The country road wound about the pale and gave way to asphalt lined with thick trees dark green and oddly comforting in their claustrophobic evocations. The detective reached to the dash for his brand new pack of smokes, the first he’d bought in ten years. He lit one up. It was like he never quit. He’d never even changed. He was still on patrol years ago wearing blue and knocking on the apartment door of some couple fighting and keeping the neighbors awake. He was still unsure of himself in the subtle anomie, that warm comforting taste in his throat like a glance in the mirror in half-light. He wasn’t driving his police issue Chevy but instead his old Toyota sedan, not north but south, away from his youth and everything he’d ever known, toward a future at the academy, more confidence, with the world and nothing but years ahead of him. He was still out scouting the streets for chicks from his high school, not looking for a fight but not shying away from one, feeling that same comforting sadness in those long crepuscular summer nights. He was still riding his old Mongoose bike, still too big for it, down through the bridge underpasses, looking for answers in the shadows but scared of what he’d probably find. He was still the same, playing baseball in the summer heat, those intolerable humid afternoons, standing in the outfield and making up excuses for why he was the way he was: alone, strong, too smart for his own good. He was still making excuses for why no one ever liked him or why he never liked anyone else and he was still trying to talk to that girl what’s-her-name, not wondering where he would be in fifteen years and the answer he wasn’t looking for was right here, driving through a sudden rainstorm about a hundred miles south of New York, trying to remember what he was doing fifteen years ago.
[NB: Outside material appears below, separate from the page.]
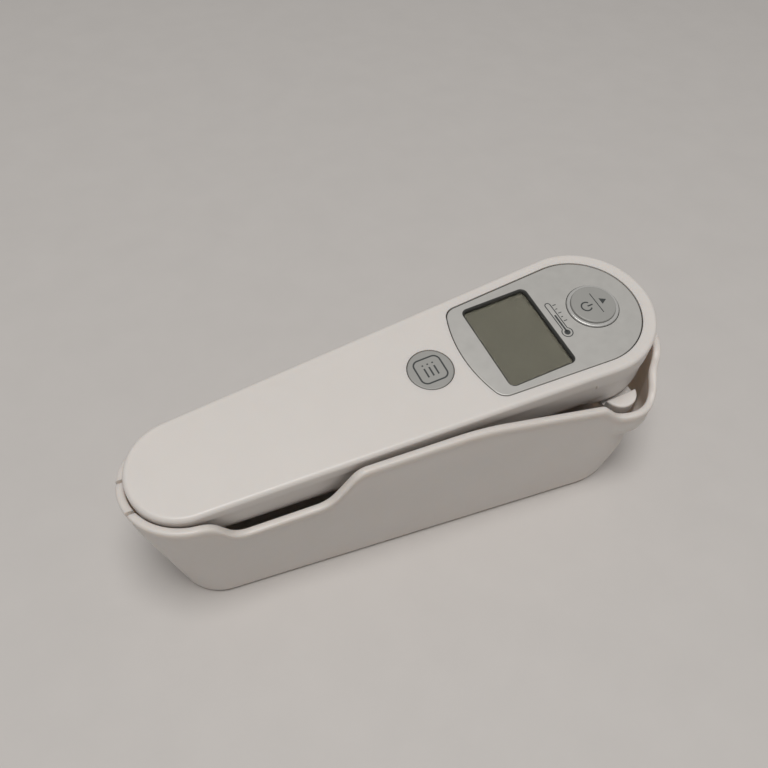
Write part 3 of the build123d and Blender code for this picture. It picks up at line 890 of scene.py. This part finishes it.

His brain was a machine, trained, and his body was a vessel, muscle and bone and varied tissues broken down into molecules like simple arithmetic. He was the sum of his parts and his experiences, patient and calculating but also deeply confused about his identity. He wanted to know what it was about himself that had eluded him all these years: the uncertainty, the erratic behavior, his disdain for routine and inactivity—all the things that he believed had made him a good police officer but also markedly incapable in social situations. Was it you, mom? Did I get that from you? For as long as he could remember, he knew he’d never settle into an established order of domestic life, he would never be satisfied with a woman, with a family, with a home, with a house in the suburbs, with himself, with anything, and he considered this to be a redeeming quality, a virtue, if one is indeed tasked with the preposterous notion of growing spiritually, expanding one’s self by building character and sustaining it while the rest of the lot packed it in, sold it off. He no longer had any goals because he’d already achieved everything he set out to do. What’s left? he thought. I don’t have any goals, he said aloud, laughing, and the rain began to pound the car in a torrent of water so that the wipers couldn’t keep up. I’m too fucking young to die, he said, and pulled the Chevy onto the shoulder.
His thoughts returned to Norma Jean, or instead to the young man involved with the case, perhaps the only real suspect, though he wasn’t actually a suspect at all. The detective remembered sitting in this same car outside the young man’s apartment in a rainstorm just like this one, and the young man was very sincere and yet suspicious, though certainly not guilty of anything criminal. The detective remembered there being something intangibly wrong about the whole case, about the way the sergeant so hastily declared Norma Jean’s death a suicide, cut-and-dry, he had said, without following up with the young man and even discouraging any interaction with him. And it was odd how the young man seemed so oddly connected to Norma Jean, how he’d claimed to have visions about Norma Jean and her killer. The detective had always felt the girl was pushed from the summit of Gorgola Hill and she hadn’t fallen accidentally nor had she jumped of her own volition. But the detective was just a normal man, a cop with no influence in the world, and his crazy intuitions were probably wrong. But even if they weren’t he certainly couldn’t do anything about it.
The rain slacked just enough for him to start the sedan again and steer slowly north toward a faceless reflection in the soggy landscape. He saw the image of his father in everything. He cried silently the rest of the way to the airport.